At that hearing, Anderson claimed that the company was not addressing Martz’s concerns, but a company representative said the construction could be done without breaking the line, and if it were broken it would be promptly fixed.

Martz said he wasn’t around Thursday or Friday, and when he got back late Saturday he found rust in his cold water line, and air in the hot water heater.

“Some time last week when I was gone, they broke my water line,” he said. “The other end of the line back-siphoned my house and burned out my water heater.”

“The water heater happened to cycle and burned that top element out.”

“I called them immediately when I figured it out, and they said they’d get right on it,” Martz added. “I waited four days, almost a week, and then I called them. He said, ‘they haven’t done anything yet?’ I said no. He said, ‘we’ll get right back to you today.’ I never heard anything back from them from yesterday.”

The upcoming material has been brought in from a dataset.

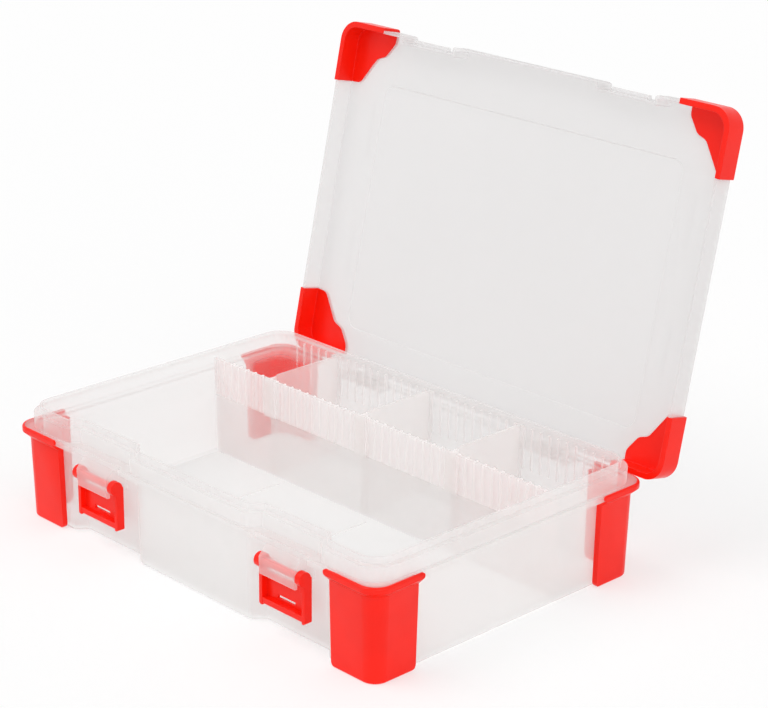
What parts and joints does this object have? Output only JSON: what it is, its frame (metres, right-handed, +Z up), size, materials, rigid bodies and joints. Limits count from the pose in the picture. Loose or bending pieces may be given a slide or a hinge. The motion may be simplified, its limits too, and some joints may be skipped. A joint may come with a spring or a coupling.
{
  "type": "assortment case",
  "caption": "Flat carrying case with a clear hinged lid standing open, red corner guards and swing latches, a ribbed long wall and removable cross dividers.",
  "frame": {"origin": "centre of the tray's underside, on the surface that the case rests on", "axes": "+X along the front to the right, +Y to the rear where the lid is hinged, +Z up"},
  "size_m": [0.3806, 0.3422, 0.3199],
  "materials": {
    "clear_plastic": "slightly milky clear moulded plastic, semi-gloss",
    "red_plastic": "opaque orange-red moulded plastic, semi-gloss"
  },
  "bodies": {
    "tray": {"base_tray": "clear_plastic", "guard_front_left": "red_plastic", "guard_front_right": "red_plastic", "guard_rear_left": "red_plastic", "guard_rear_right": "red_plastic", "hinge_pin_left": "clear_plastic", "hinge_pin_right": "clear_plastic"},
    "lid": {"lid_shell": "clear_plastic", "lid_cap_front_left": "red_plastic", "lid_cap_front_right": "red_plastic", "lid_cap_rear_left": "red_plastic", "lid_cap_rear_right": "red_plastic"},
    "latch_left": {"latch_left": "red_plastic"},
    "latch_right": {"latch_right": "red_plastic"},
    "divider_left": {"divider_left": "clear_plastic"},
    "divider_middle": {"divider_middle": "clear_plastic"},
    "divider_right": {"divider_right": "clear_plastic"}
  },
  "joints": [
    {"name": "lid_hinge", "type": "hinge", "parent": "tray", "child": "lid", "pos_m": [0, 0.13235, 0.0643], "axis": [-1, 0, 0], "range_deg": [-102.35, 0]},
    {"name": "latch_left_pivot", "type": "hinge", "parent": "tray", "child": "latch_left", "pos_m": [-0.0975, -0.1246, 0.0536], "axis": [-1, 0, 0], "range_deg": [0, 180]},
    {"name": "latch_right_pivot", "type": "hinge", "parent": "tray", "child": "latch_right", "pos_m": [0.0975, -0.1246, 0.0536], "axis": [-1, 0, 0], "range_deg": [0, 180]},
    {"name": "divider_left_lift", "type": "slide", "parent": "tray", "child": "divider_left", "axis": [0, 0, 1], "range_m": [0, 0.08]},
    {"name": "divider_middle_lift", "type": "slide", "parent": "tray", "child": "divider_middle", "axis": [0, 0, 1], "range_m": [0, 0.08]},
    {"name": "divider_right_lift", "type": "slide", "parent": "tray", "child": "divider_right", "axis": [0, 0, 1], "range_m": [0, 0.08]}
  ]
}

Martz contends the company didn’t tell him work would be going on.

“I was supposed to be there when they did that. They were supposed to let me know when they were going to do it. But they were in a hurry, they wanted to get that job done, because they want to get the eminent domain stuff done,” he said.

“Their word ain’t worth a nickel.”

The land is owned by Anderson’s family corporation, Prendergast Enterprises, which is one of the plaintiffs in a suit against the Iowa Utilities Board, claiming the regulatory body had no right to grant eminent domain to a private company.

Martz also claims he’s had trouble getting calls back from the IUB in the past. He hasn’t contacted it yet about the current situation.

“The only person who ever got back to me was (state Rep.) Mike Sexton, and the sheriff when he brought my confiscated equipment back,” Martz said.

The Calhoun County sheriff briefly took away Martz’s U.S. flag and a protest sign. Martz had flown the flag upside-down to protest what he called a “trampling” of his rights, and was arrested in August under Iowa’s flag desecration statute.

The charges were later dropped, with Calhoun County Attorney Tina Meth Farrington saying the sheriff’s deputies who charged Martz weren’t aware courts had struck down the law.

Attempts to reach Dakota Access for comment were unsuccessful Tuesday.